Showing a complex graph and starting with, “As you can clearly see,” confuses your audience since they are busy trying to understand your visual. Instead, starting with, “On this pie chart, the blue represents X, the red represents Y, and the yellow represents Z,” acclimates your audience to the content. Then you can share, “We’re here today to discuss how to these elements have shifted relative to each other over the last year.”
At the end of a meeting, people need to know where we’re headed. Accountability for executing on next steps is vital to move a project forward. Everyone in the room should know who is responsible for what and by when. Without that clarity, you’ll likely be revisiting the same conversation in your next meeting, which again, sounds like a waste of time.

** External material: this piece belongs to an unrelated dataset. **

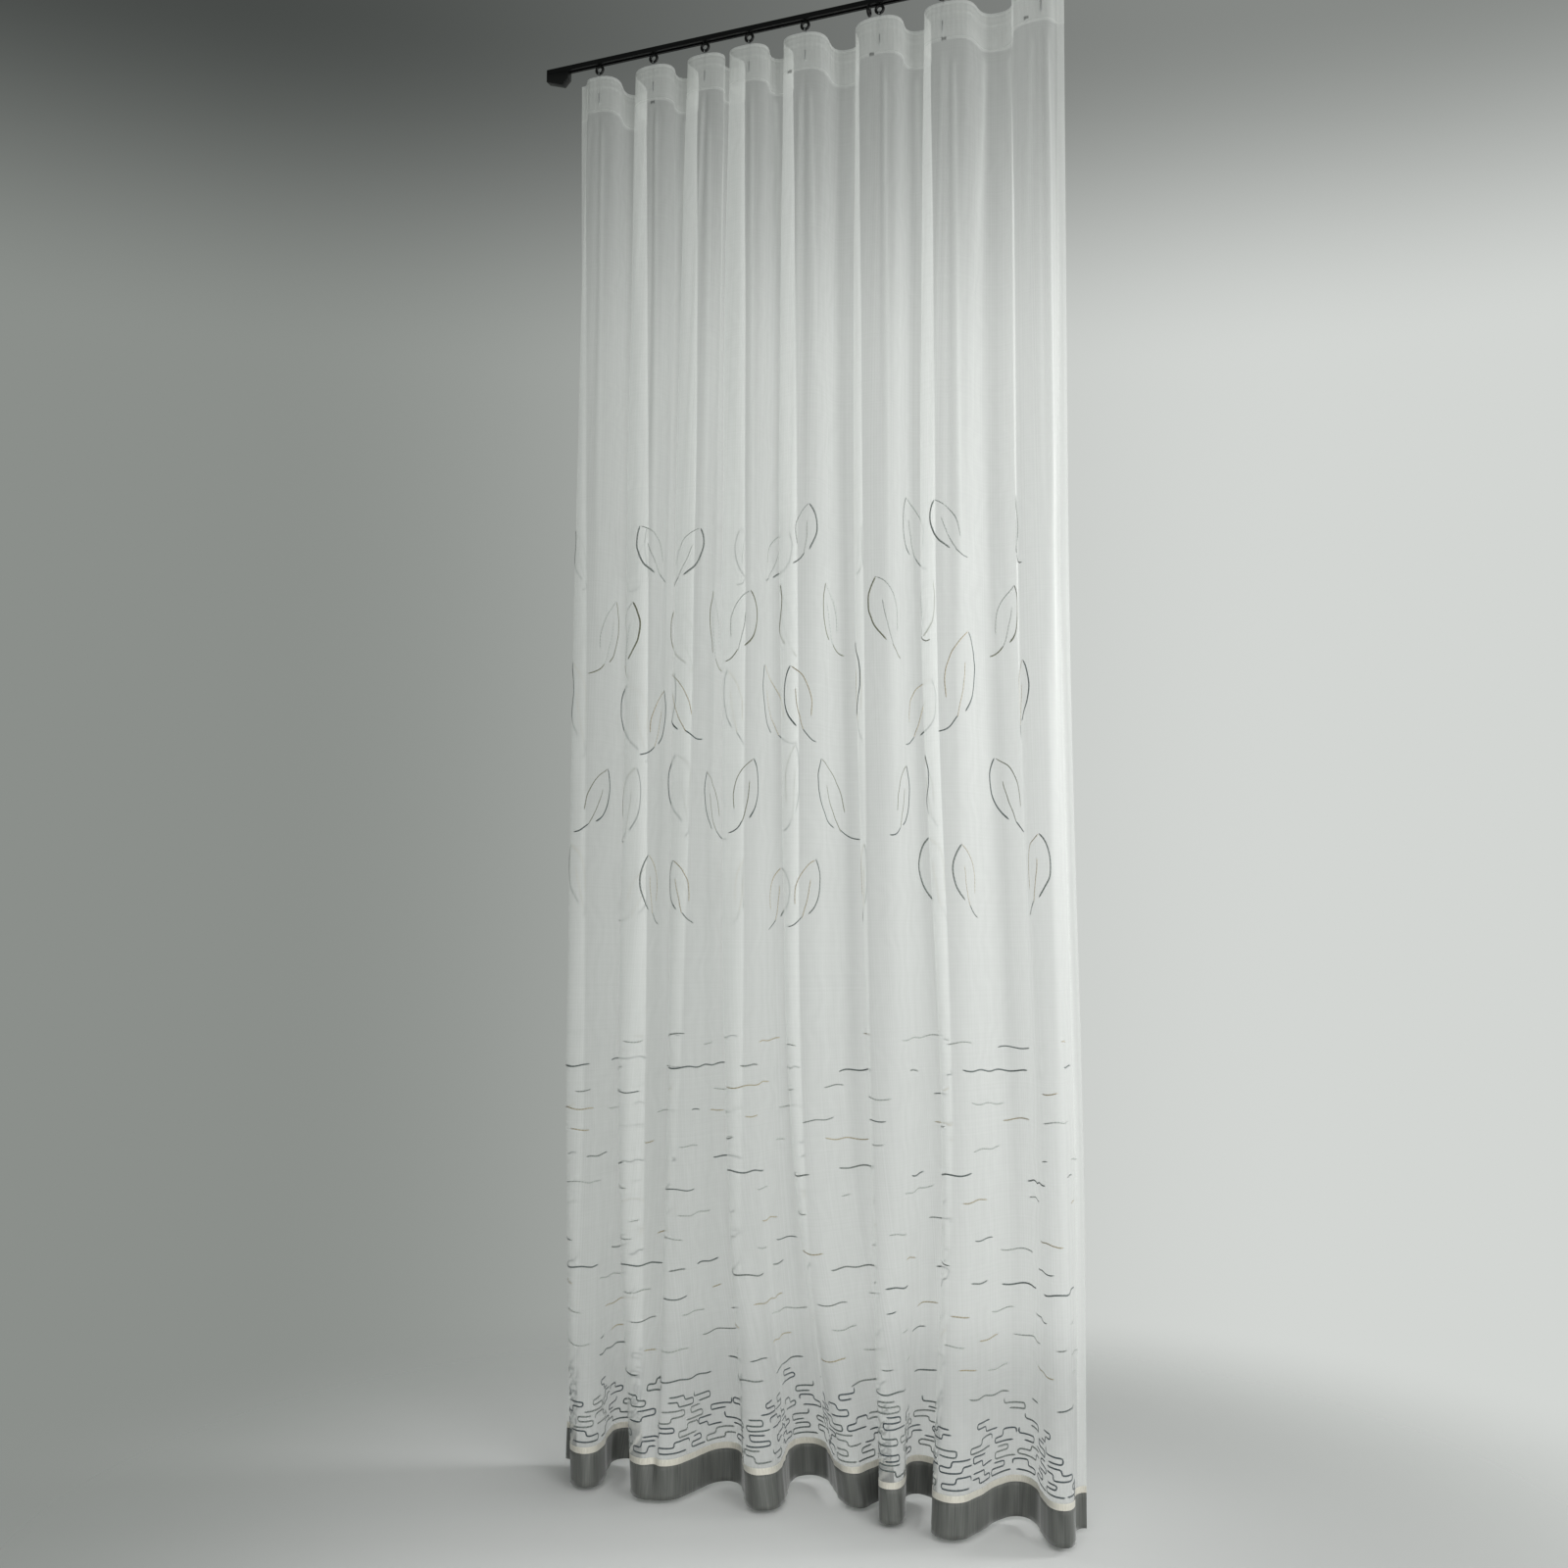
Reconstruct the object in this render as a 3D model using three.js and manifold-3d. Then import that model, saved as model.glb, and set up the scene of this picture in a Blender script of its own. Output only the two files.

Obviously, all of this depends on the purpose of a meeting. Let’s say you have to introduce some impending changes at your organization. Your first meeting on the topic is to socialize the idea of the change and assess pain points for people. You owe your audience a sense of stability and confidence that their needs will be addressed. This will involve more conversation and less directives. Nevertheless, there is still a focus on using the attendees’ time wisely.
If the purpose of the meeting is for them to spend a lot of time asking questions, expressing concerns, or just venting, make sure you don’t overtalk and have structured the meeting so everyone has a chance to be heard.
In addition to learning content, your audience needs to believe in the sincerity of the speaker. You owe them a feeling of confidence in you and your abilities to get things done. How you share the information is as important as the information you are sharing. Take your time. Look at one person at a time for a full thought rather than scanning the room. Use your gestures to emphasize key points, which will help you modulate your voice appropriately.
By focusing on what the audience needs from you, you’ll automatically relax and focus less on yourself and more on the needs of the group to whom you are speaking.